The paper investigates whether a scalar-mediated long-range force in the dark sector can enhance cosmic structure growth. Using a kinetic-theory framework with a linearly coupled, massless mediator, it shows that absolute density perturbations do not grow faster than in ΛCDM because background evolution cancels the enhanced clustering, and primary CMB measurements tightly constrain early DM density, leading to a suppressed late-time growth when θs is fixed. It then analyzes predictions for low-redshift observables, finding that CMB calibration drives a net suppression of lensing and distances, and discusses how nonminimal models might reverse this trend, though nonlinear modeling would be required to test such scenarios. The results clarify the interplay between expansion history and structure formation in dark-force models, constrain interpretations of neutrino-mass limits, and highlight the need for nonlinear developments to explore any potential structure-enhancing extensions.

Abstract

No experimental test precludes the possibility that the dark matter experiences forces beyond general relativity -- in fact, a variety of cosmic microwave background observations suggest greater late-time structure than predicted in the standard $Λ$ cold dark matter model. We show that minimal models of scalar-mediated forces between dark matter particles do not enhance the growth of unbiased tracers of structure: weak lensing observables depend on the total density perturbation, for which the enhanced growth of the density contrast in the matter era is cancelled by the more rapid dilution of the background dark matter density. Moreover, the same background-level effects imply that scenarios compatible with CMB temperature and polarization anisotropies in fact suppress structure growth, as fixing the distance to last scattering requires a substantially increased density of dark energy.

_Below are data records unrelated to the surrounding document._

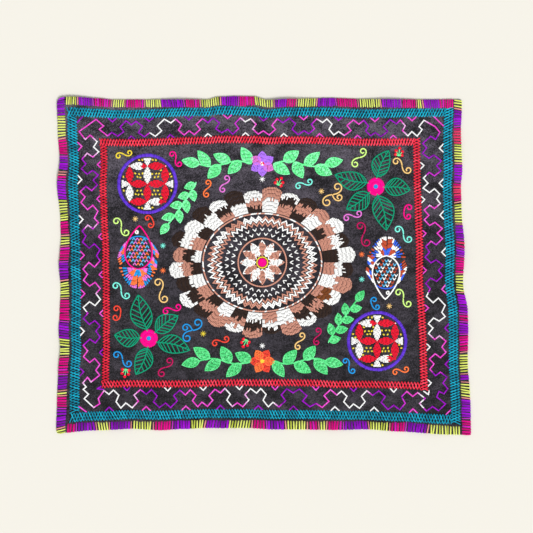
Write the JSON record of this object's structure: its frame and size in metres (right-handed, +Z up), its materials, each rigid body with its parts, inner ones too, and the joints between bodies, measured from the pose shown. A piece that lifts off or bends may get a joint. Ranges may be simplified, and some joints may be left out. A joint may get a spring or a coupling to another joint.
{
  "type": "shipibo embroidered cloth",
  "caption": "Rectangular black cotton cloth lying flat, hand embroidered with an overcast edging, stitched bands, a stepped-line border and a flower medallion.",
  "frame": {"origin": "centre of the bounding box at the underside, where the cloth rests", "axes": "+X along the long side, +Y along the short side towards the cloth's upper edge, +Z up, out of the embroidered face"},
  "size_m": [0.618, 0.5052, 0.0067],
  "materials": {
    "cloth": "matt black cotton, soft and slightly puckered",
    "edging_thread": "variegated cotton thread, soft sheen",
    "outer_band_thread": "teal cotton thread, soft sheen",
    "inner_band_thread": "red cotton thread, soft sheen",
    "line_thread": "white, pink and purple cotton thread, soft sheen",
    "field_thread": "many-coloured cotton thread, soft sheen"
  },
  "bodies": {
    "root": {"cloth": "cloth"}
  },
  "joints": []
}
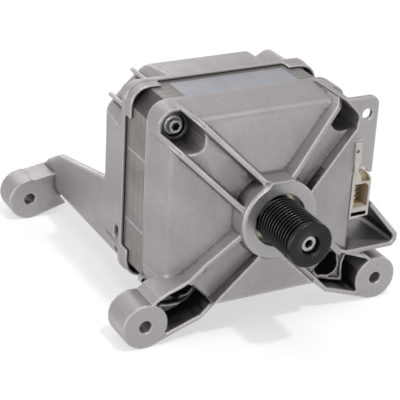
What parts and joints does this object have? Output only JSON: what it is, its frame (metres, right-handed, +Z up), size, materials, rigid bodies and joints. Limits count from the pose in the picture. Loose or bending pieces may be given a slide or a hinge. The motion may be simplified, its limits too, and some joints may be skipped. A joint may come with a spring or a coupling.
{
  "type": "washing machine motor",
  "caption": "Induction motor with two cast end shields round a bare square stator stack, a grooved belt pulley, a side connector and bolt-through mounting ears.",
  "frame": {"origin": "centre of the front hub's face, on the shaft axis, where the belt pulley stands out", "axes": "+Y along the shaft from the pulley to the rear, +Z up with the mounting ears at the bottom, +X to the side with the connector"},
  "size_m": [0.166, 0.219, 0.1221],
  "materials": {
    "cast_aluminium": "as cast, satin",
    "lamination": "stacked sheet edges, satin",
    "insulation": "matte",
    "copper": "lacquered",
    "plated_steel": "zinc plated",
    "label": "satin",
    "cream_plastic": "matte",
    "contact_brass": "satin",
    "black_plastic": "matte",
    "bearing_steel": "polished",
    "cage_brass": "satin",
    "shaft_steel": "ground",
    "black_pulley": "satin black",
    "cast_cage": "as cast",
    "magnet": "matte"
  },
  "bodies": {
    "stator": {"front_shield": "cast_aluminium", "rear_shield": "cast_aluminium", "stator_core": "lamination", "front_insulator": "insulation", "rear_insulator": "insulation", "winding": "copper", "thermal_protector": "insulation", "phase_leads": "copper", "housing_screws": "plated_steel", "rating_label": "label", "connector_housing": "cream_plastic", "connector_terminals": "contact_brass", "tacho_coil": "copper", "tacho_cover": "black_plastic", "preload_washer": "plated_steel", "front_bearing_outer": "bearing_steel", "front_bearing_shields": "bearing_steel", "rear_bearing_outer": "bearing_steel", "rear_bearing_shields": "bearing_steel"},
    "rotor": {"shaft": "shaft_steel", "pulley": "black_pulley", "rotor_core": "lamination", "rotor_cage": "cast_cage", "front_bearing_inner": "bearing_steel", "rear_bearing_inner": "bearing_steel", "retaining_ring": "plated_steel", "tacho_magnet": "magnet"},
    "front_balls": {"front_bearing_balls": "bearing_steel", "front_ball_cage": "cage_brass"},
    "rear_balls": {"rear_bearing_balls": "bearing_steel", "rear_ball_cage": "cage_brass"}
  },
  "joints": [
    {"name": "rotor_spin", "type": "hinge", "parent": "stator", "child": "rotor", "pos_m": [0, 0, 0], "axis": [0, 1, 0], "continuous": true},
    {"name": "front_balls_spin", "type": "hinge", "parent": "stator", "child": "front_balls", "pos_m": [0, 0.011, 0], "axis": [0, 1, 0], "continuous": true},
    {"name": "rear_balls_spin", "type": "hinge", "parent": "stator", "child": "rear_balls", "pos_m": [0, 0.1025, 0], "axis": [0, 1, 0], "continuous": true}
  ],
  "couplings": [
    {"joint": "front_balls_spin", "follows": "rotor_spin", "ratio": 0.388},
    {"joint": "rear_balls_spin", "follows": "rotor_spin", "ratio": 0.388}
  ]
}
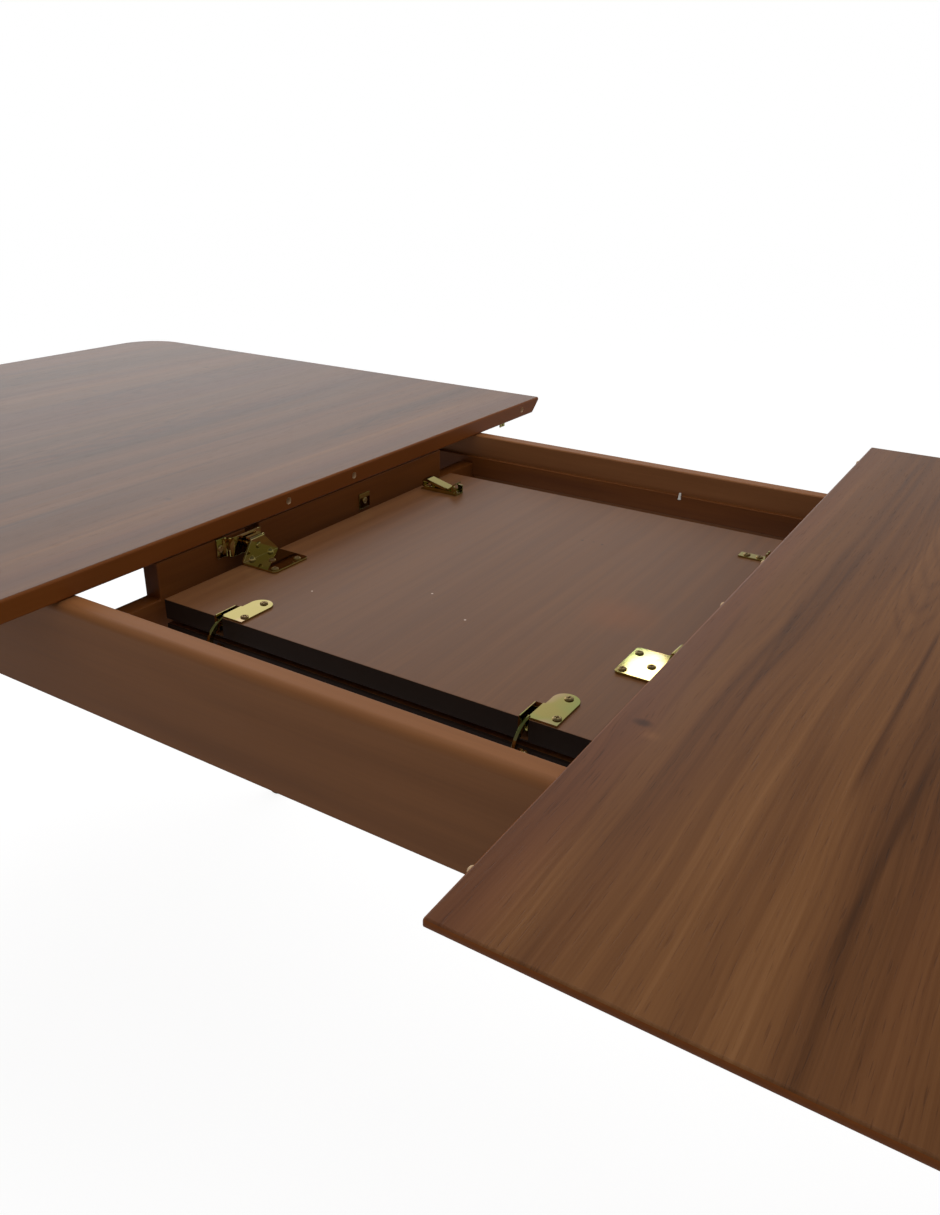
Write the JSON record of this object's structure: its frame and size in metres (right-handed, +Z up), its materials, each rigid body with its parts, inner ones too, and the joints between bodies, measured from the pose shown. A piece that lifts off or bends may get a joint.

Though massive mediators undo these effects upon oscillating, they suppress structure even further because their gravitational impact as nonclustering subcomponents of matter outweighs the enhanced clustering strength of dark matter. We support these findings with analytic insight that clarifies the physical impact of dark forces and explains how primary CMB measurements calibrate the model's predictions for low-redshift observables. We discuss implications for neutrino mass limits and other cosmological anomalies, and we also consider how nonminimal extensions of the model might be engineered to enhance structure.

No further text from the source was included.